Uniquement à l'égard du marché américain, le Japon dégage un surplus de 68 milliards, l'Allemagne, 27 milliards, un pays émergent comme la Thaïlande, 10 milliards. On pourrait multiplier les exemples. Un beau cas est celui du Venezuela, dont le président, Hugo Chavez, aime bien faire le coq à l'égard de Washington. En réalité, les États-Unis sont, de loin, le premier partenaire commercial du Venezuela, comme client et comme fournisseur. Ainsi, le pays d'Hugo Chavez (dont le poids économique équivaut à peu près à celui d'un État comme le Connecticut) a dégagé l'an dernier un surplus commercial de 26 milliards avec les Américains.

Dans ces conditions, on comprend que la confiance du consommateur américain joue un rôle clé dans l'état de santé de l'économie mondiale. Or, et c'est peut-être la meilleure nouvelle qui nous provient du sud de la frontière, il semble bien que cette confiance demeure au rendez-vous, malgré plusieurs nuages noirs.

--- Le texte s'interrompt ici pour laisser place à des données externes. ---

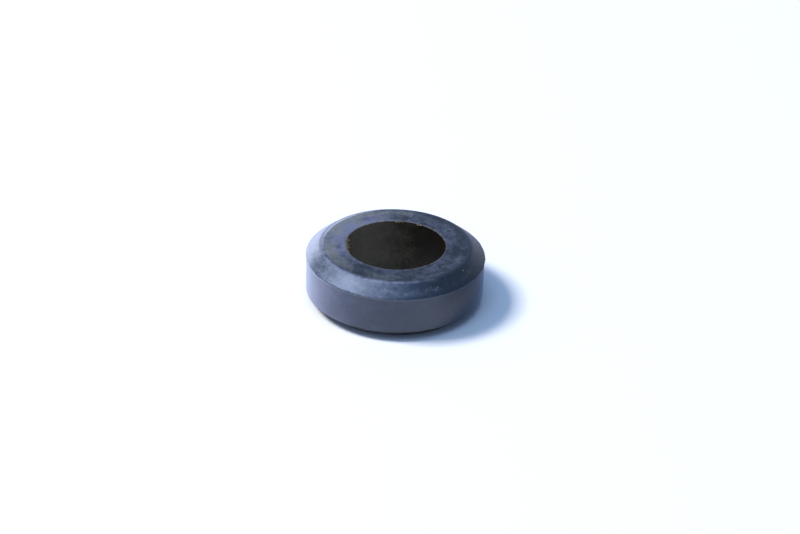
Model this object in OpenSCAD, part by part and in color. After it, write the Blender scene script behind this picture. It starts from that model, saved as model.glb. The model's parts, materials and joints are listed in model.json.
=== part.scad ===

Le taux d'épargne aux États-Unis est maintenant négatif (c'est-à-dire que l'Américain moyen a plus de dettes que d'argent de côté). Pire: le boom immobilier tire à sa fin, de sorte que les propriétaires ne peuvent plus compter sur l'appréciation de leurs maisons pour augmenter leur valeur nette.

Si les consommateurs restent optimistes, c'est parce que le marché du travail continue, malgré les pertes du secteur manufacturier, à rouler rondement: le mois dernier, le taux de chômage américain se situait à 4,5 %, chiffre à faire pâlir d'envie des pays comme l'Allemagne (9,3 %), la France (8,6 %), ou même le Canada (6,1 %). Non seulement les Américains ont-ils du travail, mais leur pouvoir d'achat augmente, puisque la moyenne des augmentations salariales consenties en 2006 est sensiblement plus élevée que l'indice des prix à la consommation, dont la hausse est bien contenue à 2,1 %. Mieux: pour l'ensemble de 2007, la plupart des prévisionnistes pensent que l'inflation reculera encore.

C'est pour toutes ces raisons, entre autres, que l'on peut parler d'«énigme» américaine. Normalement, de nombreux facteurs devraient attiédir la confiance des consommateurs, mais ce n'est pas ce qui se passe. D'un point de vue canadien, tant mieux, c'est le moins qu'on puisse dire.